First Impressions Are Very Important

First Impressions Are Very Important

The oldest of all principles in the business world is the lasting effect of first impressions. First impressions are the most difficult thing to change. It’s the easiest thing on earth to create a good impression, but it’s also the thing that is most neglected by a lot of people. First impressions can be misleading, but it will take a long time to convince someone that you’re not actually what he thinks you are.

You have one chance to make a good impression. Use it to the best of your ability. If you want people to think you are successful, you must look successful. If you want people to think you are rich, you must look rich. If you want people to think you are intelligent, you must sound intelligent.

Looking successful begins with neatness and dress sense. If you arrive at a meeting in baggy shorts, a T-shirt and slip-slops, no one is going to take you seriously. I would rather be overdressed than underdressed. I don’t like slovenly people at all – and they are always remembered for the wrong reasons. If people remember me as the only guy who had a suit on, I’ll be completely satisfied, because they’ll always remember me for the right reason.
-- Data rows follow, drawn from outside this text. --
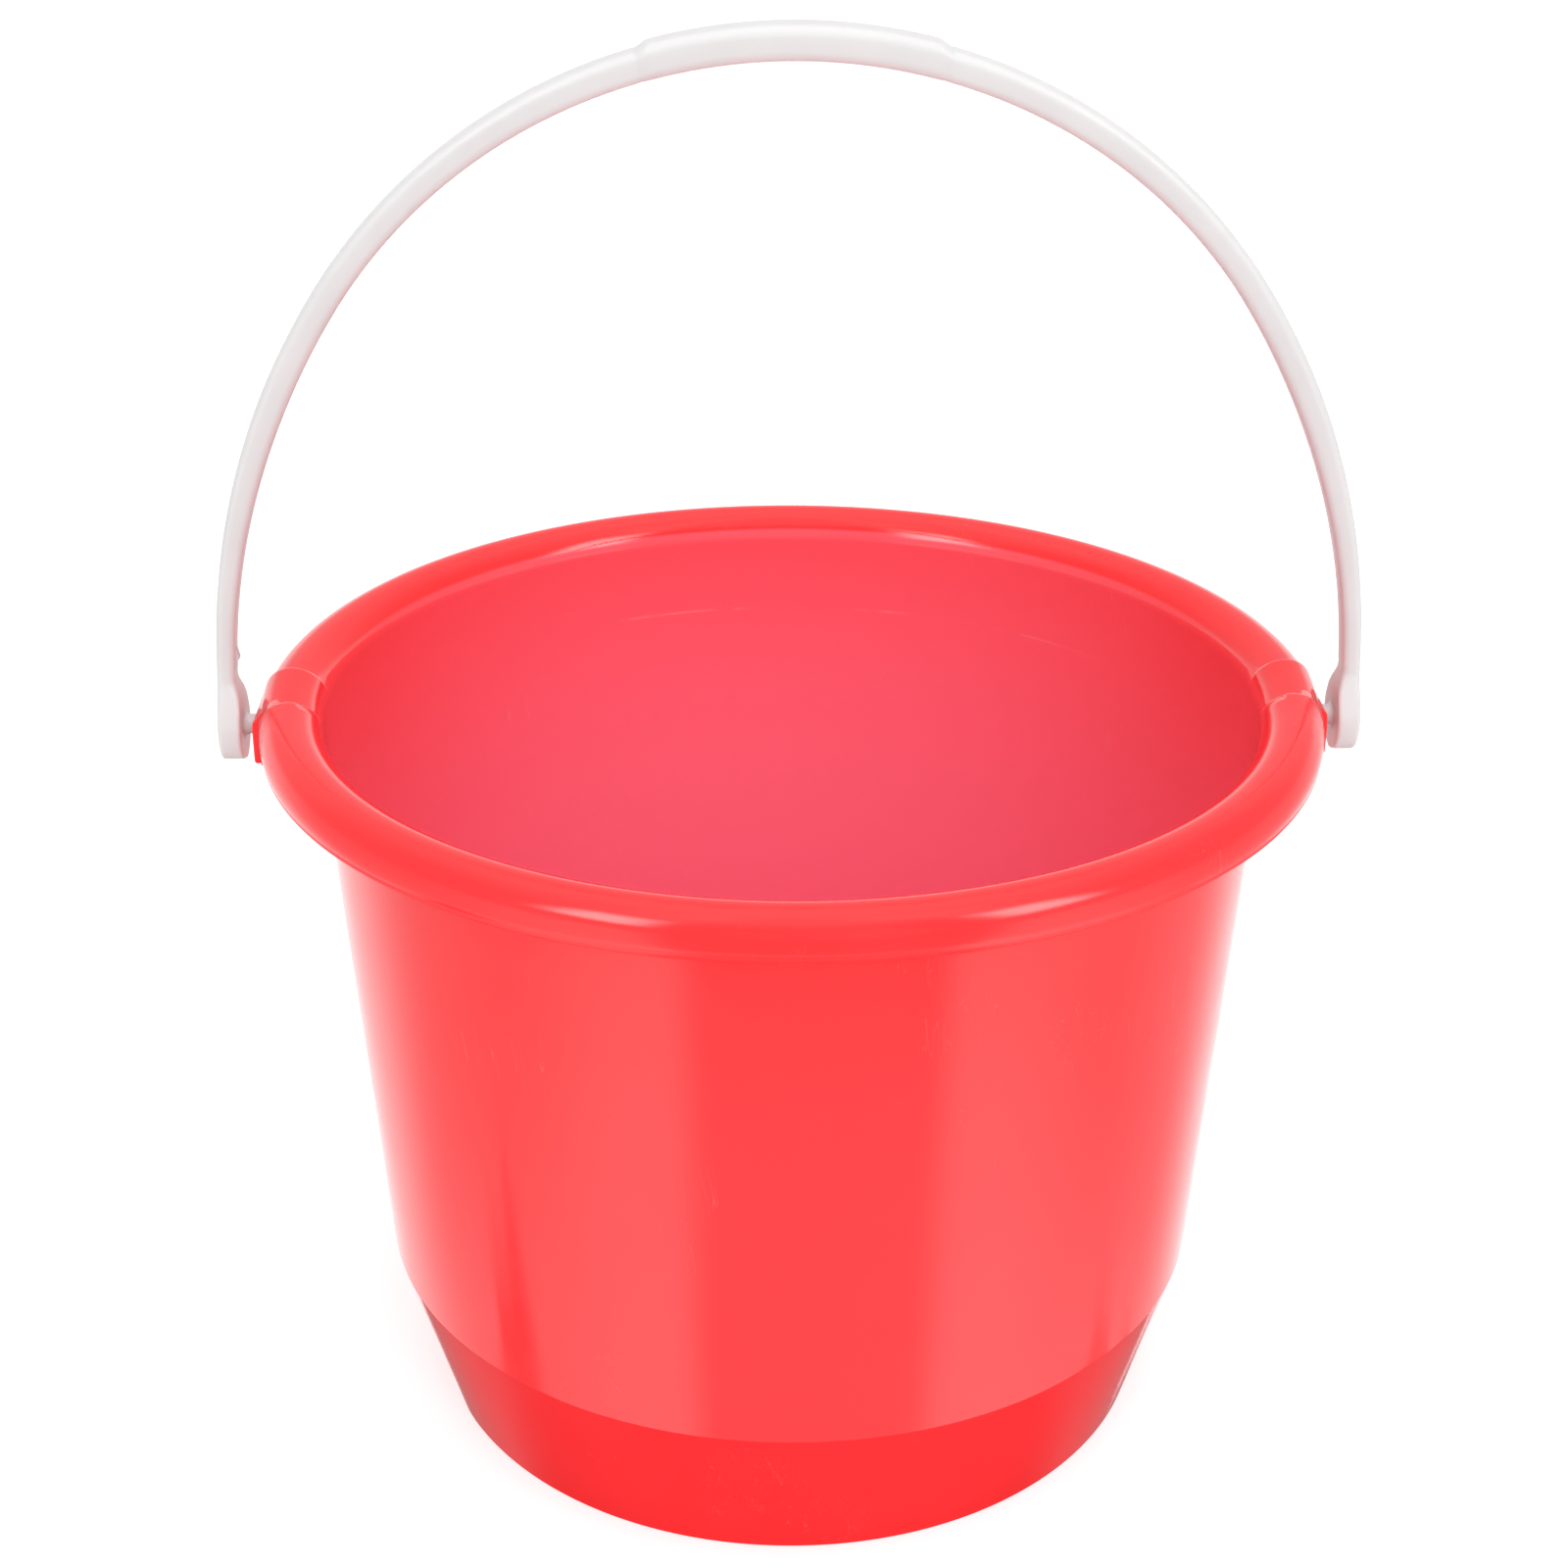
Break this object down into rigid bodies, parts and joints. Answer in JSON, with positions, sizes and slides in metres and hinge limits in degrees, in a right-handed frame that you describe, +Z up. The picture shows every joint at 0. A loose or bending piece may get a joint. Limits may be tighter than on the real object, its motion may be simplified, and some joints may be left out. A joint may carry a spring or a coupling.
{
  "type": "wash bucket",
  "caption": "Round moulded plastic bucket with a rolled rim, a stepped-in foot and an arched carrying handle that folds down on pins in two side lugs.",
  "frame": {"origin": "centre of the foot ring, on the ground that the bucket stands on", "axes": "+Z up along the tub's axis; X along the handle's pins; Y across, the way the handle swings"},
  "size_m": [0.3024, 0.28, 0.3767],
  "materials": {
    "red_plastic": "glossy moulded polypropylene",
    "white_plastic": "satin natural polypropylene"
  },
  "bodies": {
    "tub": {"bucket_tub": "red_plastic"},
    "handle": {"bail_handle": "white_plastic"}
  },
  "joints": [
    {"name": "handle_swing", "type": "hinge", "parent": "tub", "child": "handle", "pos_m": [0, 0, 0.1946], "axis": [1, 0, 0], "range_deg": [-135, 135]}
  ]
}
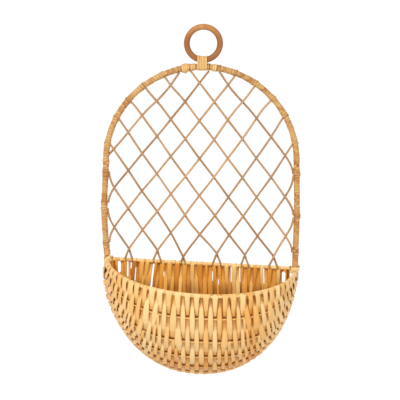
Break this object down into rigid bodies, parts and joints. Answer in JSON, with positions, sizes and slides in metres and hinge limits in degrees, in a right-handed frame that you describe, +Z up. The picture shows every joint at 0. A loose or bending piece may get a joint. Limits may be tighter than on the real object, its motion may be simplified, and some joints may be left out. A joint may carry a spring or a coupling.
{
  "type": "hanging wicker basket",
  "caption": "Wall-hung half basket of woven cane on a tall arched rattan frame, with an open diamond lattice of reeds and a hanging ring.",
  "frame": {"origin": "the hanging point, at the top of the ring's hole", "axes": "+Z up, +Y towards the wall behind the basket, +X to the right of someone facing it"},
  "size_m": [0.308, 0.1476, 0.547],
  "materials": {
    "ring_rattan": "smooth orange-brown rattan",
    "cane_wrap": "tan cane strip, satin",
    "pale_cane": "pale cane strip, satin",
    "lattice_reed": "thin brown reed, matt",
    "straw_cane": "straw-yellow split cane, satin",
    "amber_cane": "amber split cane, satin"
  },
  "bodies": {
    "basket": {"frame_pole": "cane_wrap", "frame_wrap_arch": "cane_wrap", "frame_wrap_left": "cane_wrap", "frame_wrap_right": "cane_wrap", "ring_binding": "pale_cane", "top_lashing_left": "pale_cane", "top_lashing_right": "pale_cane", "ear_lashing_left": "pale_cane", "ear_lashing_right": "pale_cane", "lattice_reed_right_1": "lattice_reed", "lattice_reed_right_2": "lattice_reed", "lattice_reed_right_3": "lattice_reed", "lattice_reed_right_4": "lattice_reed", "lattice_reed_right_5": "lattice_reed", "lattice_reed_right_6": "lattice_reed", "lattice_reed_right_7": "lattice_reed", "lattice_reed_right_8": "lattice_reed", "lattice_reed_right_9": "lattice_reed", "lattice_reed_left_1": "lattice_reed", "lattice_reed_left_2": "lattice_reed", "lattice_reed_left_3": "lattice_reed", "lattice_reed_left_4": "lattice_reed", "lattice_reed_left_5": "lattice_reed", "lattice_reed_left_6": "lattice_reed", "lattice_reed_left_7": "lattice_reed", "lattice_reed_left_8": "lattice_reed", "lattice_reed_left_9": "lattice_reed", "back_crossbar": "straw_cane", "front_rim": "straw_cane", "front_rib_1": "straw_cane", "front_rib_2": "straw_cane", "front_rib_3": "straw_cane", "front_rib_4": "straw_cane", "front_rib_5": "straw_cane", "front_rib_6": "straw_cane", "front_rib_7": "straw_cane", "back_rib_1": "amber_cane", "back_rib_2": "amber_cane", "back_rib_3": "amber_cane", "back_rib_4": "amber_cane", "front_weaver_1": "straw_cane", "front_weaver_2": "straw_cane", "front_weaver_3": "straw_cane", "front_weaver_4": "straw_cane", "front_weaver_5": "straw_cane", "front_weaver_6": "straw_cane", "front_weaver_7": "straw_cane", "front_weaver_8": "straw_cane", "front_weaver_9": "straw_cane", "back_weaver_1": "amber_cane", "back_weaver_2": "amber_cane", "back_weaver_3": "amber_cane", "back_weaver_4": "amber_cane", "back_weaver_5": "amber_cane"},
    "ring": {"hanging_ring": "ring_rattan"}
  },
  "joints": [
    {"name": "ring_tilt", "type": "hinge", "parent": "basket", "child": "ring", "pos_m": [0, 0, -0.0464], "axis": [1, 0, 0], "range_deg": [-70, 70]}
  ]
}
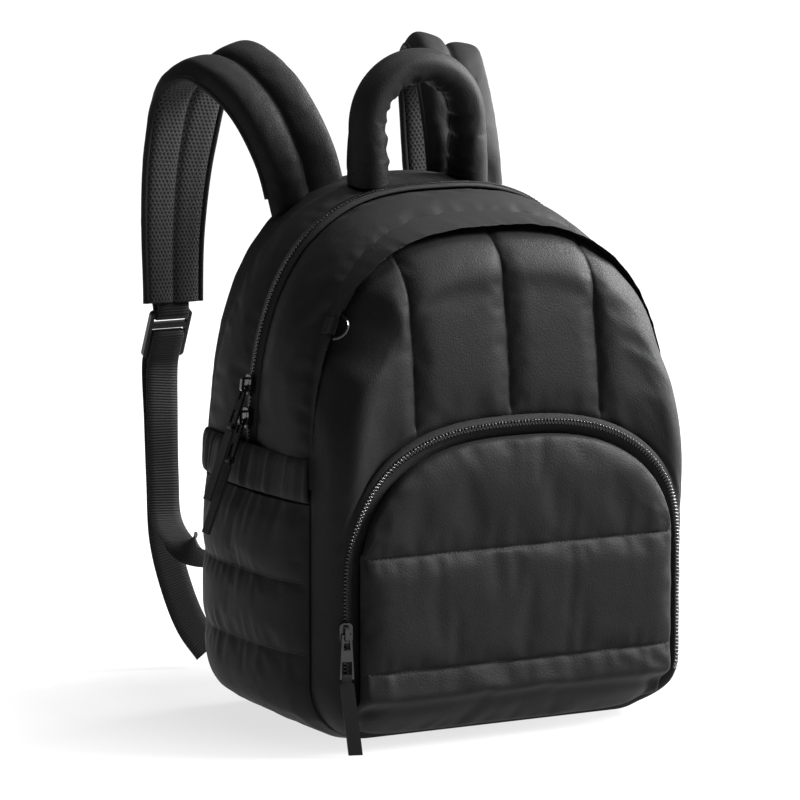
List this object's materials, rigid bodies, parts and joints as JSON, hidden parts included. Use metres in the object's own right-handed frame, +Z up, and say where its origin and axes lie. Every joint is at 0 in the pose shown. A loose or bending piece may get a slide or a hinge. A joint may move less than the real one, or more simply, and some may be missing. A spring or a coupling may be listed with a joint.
{
  "type": "quilted puffer backpack",
  "caption": "Padded quilted backpack that stands on its base, with an arched main zipper, a front pocket, side pockets, a ruffled grab handle and adjustable shoulder straps.",
  "frame": {"origin": "centre of the bounding box's footprint, on the floor that the bag stands on", "axes": "+Z up, +X to the right as seen from the front, +Y towards the wearer's back"},
  "size_m": [0.3432, 0.353, 0.4698],
  "materials": {
    "nylon": "soft sheen, quilted",
    "webbing": "woven, matte",
    "tape": "herringbone, matte",
    "spacer": "open spacer mesh",
    "plastic": "satin",
    "metal": "gloss black",
    "coil": "gloss",
    "thread": "twisted thread"
  },
  "bodies": {
    "bag": {"gusset_rear": "nylon", "gusset_front": "nylon", "base_panel": "nylon", "front_panel": "nylon", "back_panel": "nylon", "pocket_panel": "nylon", "side_pocket_left": "nylon", "side_pocket_right": "nylon", "side_band_left": "nylon", "side_band_right": "nylon", "shoulder_strap_left": "nylon", "shoulder_strap_right": "nylon", "grab_handle": "nylon", "strap_webbing_left": "webbing", "strap_webbing_right": "webbing", "adjuster_webbing_left": "webbing", "adjuster_webbing_right": "webbing", "d_ring_tab": "webbing", "main_zipper": "tape", "pocket_zipper": "tape", "strap_mesh_left": "spacer", "strap_mesh_right": "spacer", "ladder_lock_left": "plastic", "ladder_lock_right": "plastic", "pocket_slider": "metal", "upper_slider": "metal", "lower_slider": "metal"},
    "ring": {"d_ring": "metal"},
    "pocket_puller": {"pocket_pull": "metal", "pocket_pull_tab": "webbing"},
    "upper_puller": {"upper_pull": "metal", "upper_pull_tab": "webbing"},
    "lower_puller": {"lower_pull": "metal", "lower_pull_tab": "webbing"}
  },
  "joints": [
    {"name": "d_ring_swing", "type": "hinge", "parent": "bag", "child": "ring", "pos_m": [-0.11665, -0.12363, 0.29178], "axis": [-0.4453, -0.153, -0.8822], "range_deg": [0, 110]},
    {"name": "pocket_pull_swing", "type": "hinge", "parent": "bag", "child": "pocket_puller", "pos_m": [-0.12801, -0.16469, 0.0846], "axis": [-0.9539, 0.3, 0], "range_deg": [0, 140]},
    {"name": "upper_pull_swing", "type": "hinge", "parent": "bag", "child": "upper_puller", "pos_m": [-0.14066, -0.03779, 0.24038], "axis": [0, 0.9997, 0.0229], "range_deg": [0, 140]},
    {"name": "lower_pull_swing", "type": "hinge", "parent": "bag", "child": "lower_puller", "pos_m": [-0.14222, -0.0373, 0.21694], "axis": [0, 0.9998, 0.0194], "range_deg": [0, 4]}
  ]
}
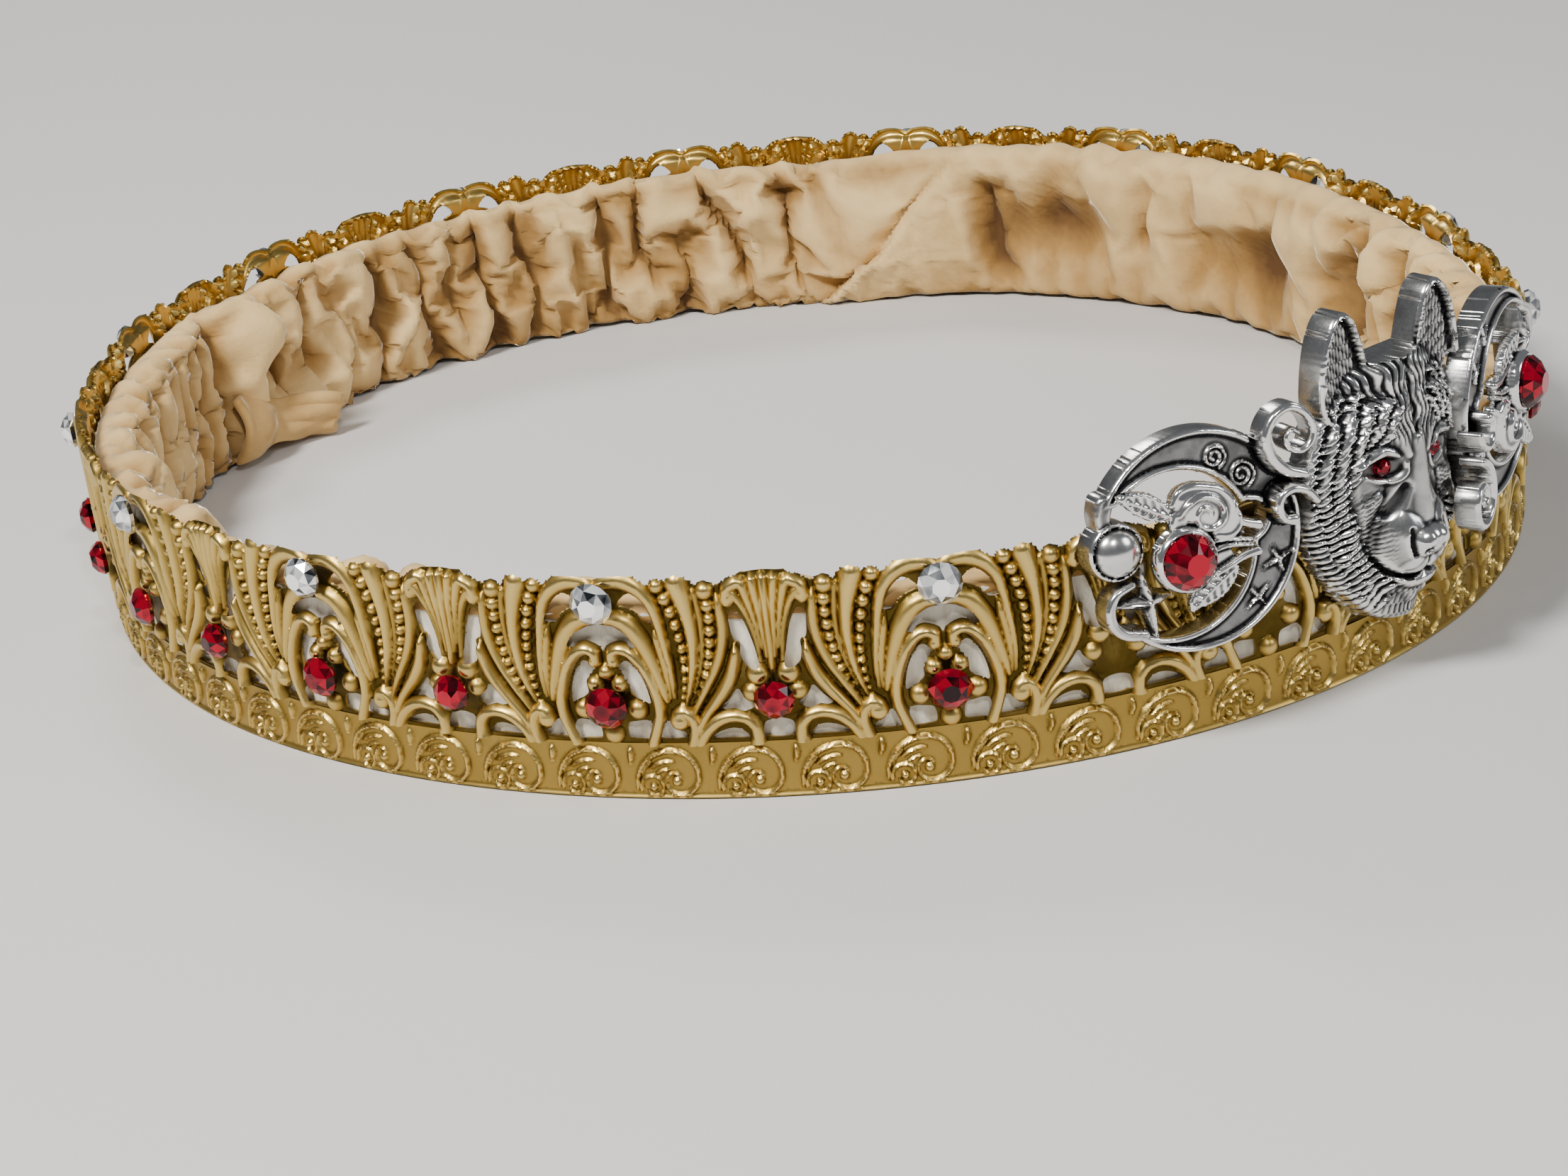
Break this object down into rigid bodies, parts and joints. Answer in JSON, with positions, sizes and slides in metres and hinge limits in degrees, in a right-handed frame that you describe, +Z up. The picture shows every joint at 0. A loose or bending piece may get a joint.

If you want to look rich, then I can’t actually give you any advice, because this is something that I avoid. To me it borders too much on the typical bigmouths I wrote about before, but Ari Onassis said that in his poorer days he made sure that he was regularly seen in the best restaurants in the city, even if it meant he had to sip on a glass of soda water all day and eat the cheapest salad.

If you want to sound intelligent, you must read and read, and read some more. Well-read people always sound clever without trying to be clever. There’s no one who sounds as stupid as someone who is trying to sound clever. Remember that!

(Excerpt from Coert Coetzee’s best seller book, RICH MIND RICH MAN which is available on Amazon Kindle)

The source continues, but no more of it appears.